Search customer reviews for "Magic Bullet" and "ten years" and you'll find a surprising number of owners retiring a decade-old machine — usually to buy the same one again. That longevity isn't luck. The Bullet has almost no failure-prone parts, and the few things that do wear out wear out for predictable, preventable reasons. Here's the complete care routine, from the 30-second daily rinse to the fixes for the three most common problems.
The 30-second daily clean
- Rinse immediately. The moment you pour your smoothie, rinse the cup and blade under warm water. Fresh residue slides off; dried residue needs scrubbing. This one habit is 80% of blender care.
- The self-clean trick. For anything sticky (peanut butter, honey), fill the cup one-third with warm water and a drop of dish soap, twist the blade on, and blend for ten seconds. The machine washes itself.
- Air-dry blade-down. Set the blade assembly on the drying rack threads-up so water drains away from the gasket.
The weekly deep clean
Cups, lids and lip rings are top-rack dishwasher safe — run them through with the weekly load. For the blade assembly, hand-washing is gentler on the gasket: warm soapy water and a brush around the blade base. For cloudy cups or lingering garlic smells, blend warm water with a tablespoon of baking soda, or let the cup soak with a 1:1 vinegar-water mix for an hour.
The power base never goes near the sink. Unplug it and wipe with a damp cloth. If liquid has dripped into the drive socket, turn the base upside down and let it dry fully before the next use. A cotton swab cleans the activator tabs — the three plastic posts that tell the motor a cup is locked in.
Five mistakes that kill blenders early
- Running past 60 seconds. The Bullet is built for short bursts. If a blend needs more than a minute, add liquid or work in batches — continuous running overheats any compact motor.
- Blending screaming-hot liquids. Sealed cups plus steam equals pressure. Let soup cool to warm before blending in a personal cup (or use the vented 48oz pitcher on the Combo, which is designed for hot blends).
- Dry-grinding daily without liquid limits. Coffee and spices are fine in short pulses; five-minute grinding marathons glaze the blade and strain the motor.
- Storing the blade wet and assembled. Trapped moisture degrades the gasket — the #1 cause of leaks. Dry, then store loose.
- Cross-threading the cup. If the cup resists, don't force it; back off and re-seat. Forced threads are the #2 cause of leaks.

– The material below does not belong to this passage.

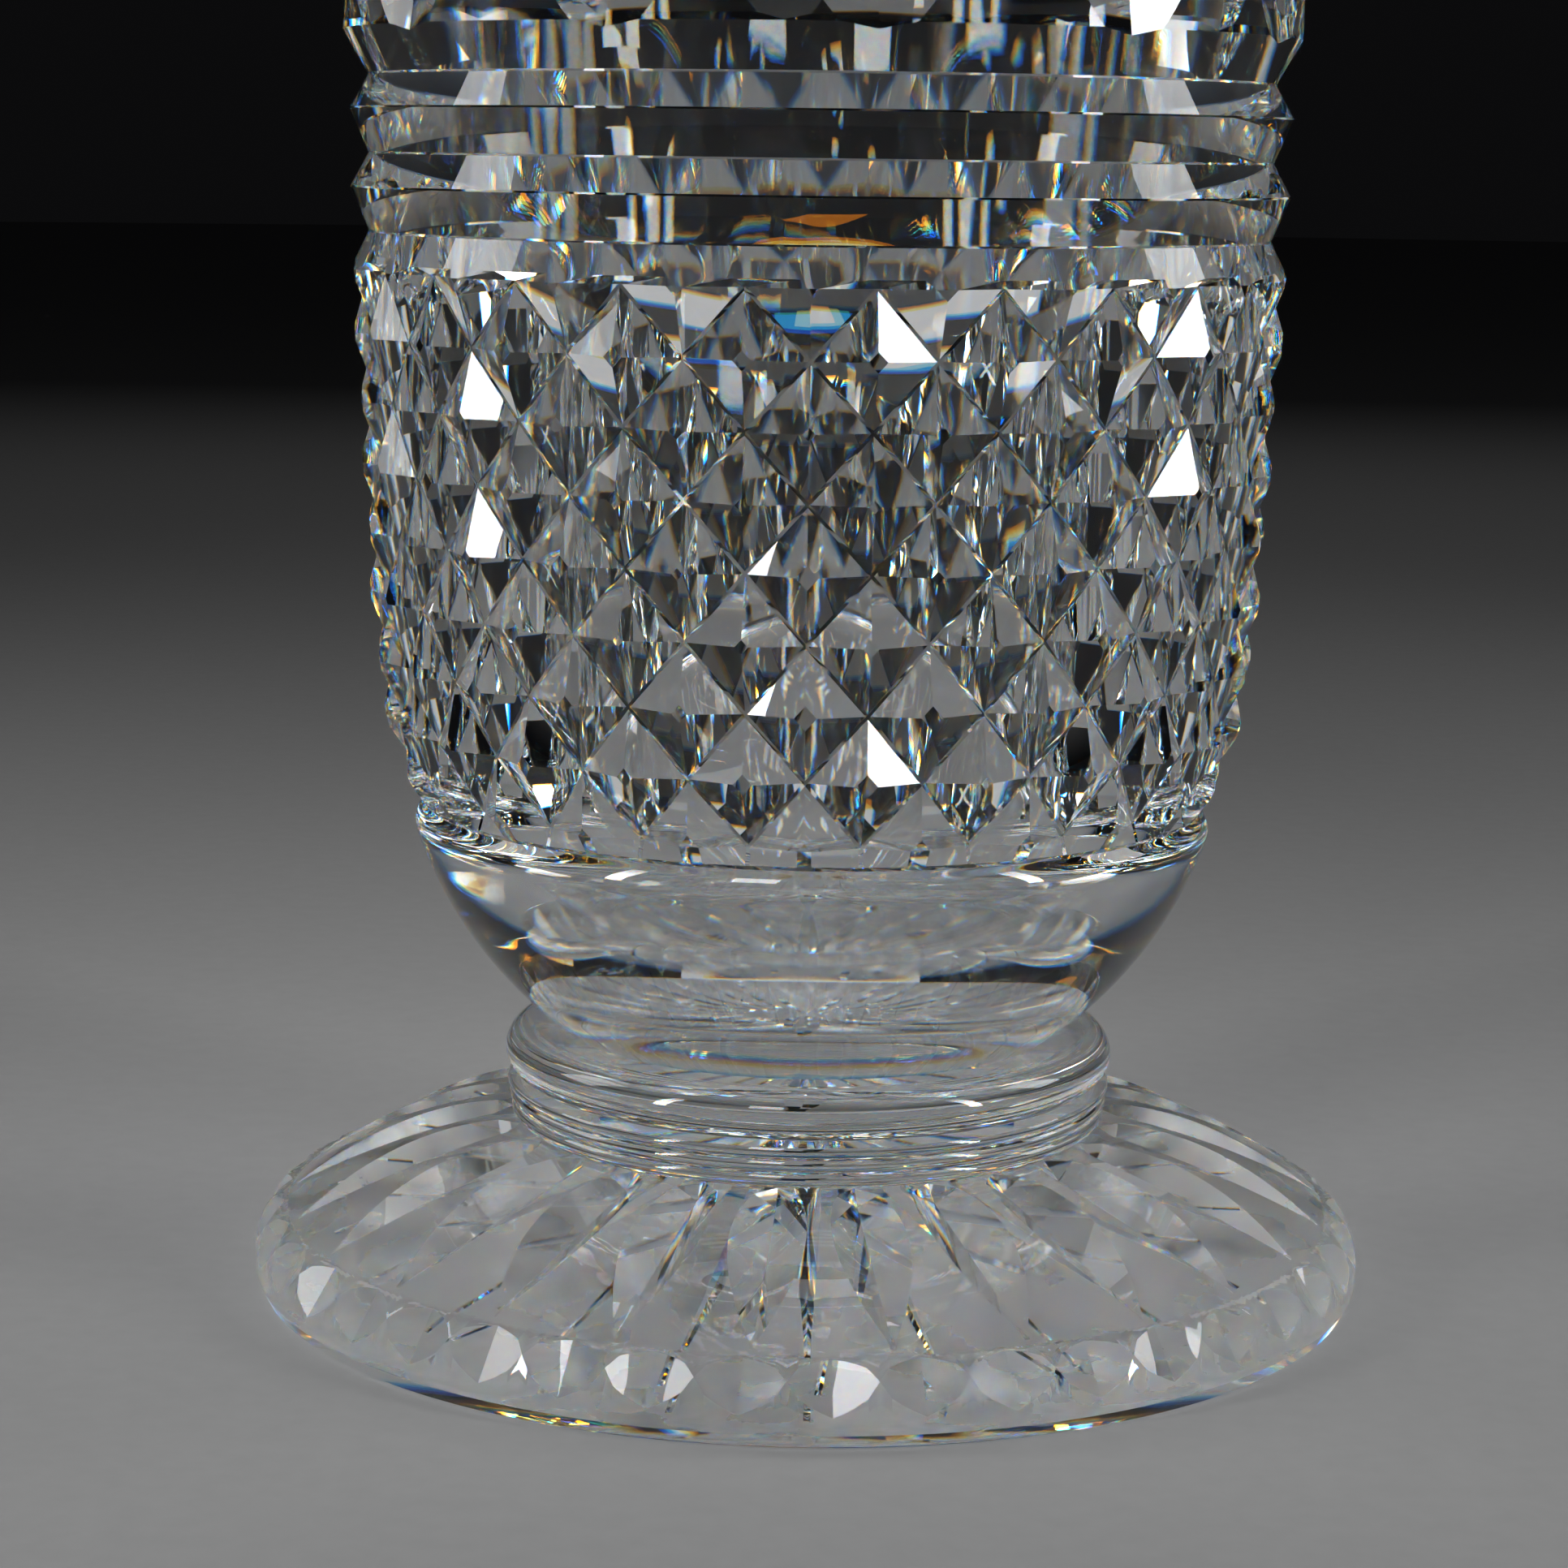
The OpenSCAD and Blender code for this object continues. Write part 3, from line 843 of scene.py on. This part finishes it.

Troubleshooting the big three
It leaks
Nine times out of ten it's the gasket: check that the rubber ring inside the blade assembly is seated flat, not pinched or swollen. Replacement blade assemblies (which include a fresh gasket) are sold in the official store — a $10–15 fix that makes the machine new again.
It won't spin
Check the three activator tabs on the base — a cup has to press all of them. Food gunk on the tabs is the usual culprit; clean with a damp swab. Also confirm the cup is fully twisted into the locked position.
It smells like a workout
A faint warm-motor smell after a heavy blend is normal. A burning smell means stop: the load is too thick. Add liquid, blend in pulses, and give the motor five minutes to cool.
When to replace what
With daily use, expect the gasket and blade to be the only consumables — a fresh cross-blade every 12–18 months keeps blends fast and smooth. Cups last until you lose them. And the motor base? That's the part with ten-year reviews. Treat it to short bursts and a dry counter, and your $39.99 Magic Bullet will outlive appliances that cost five times more.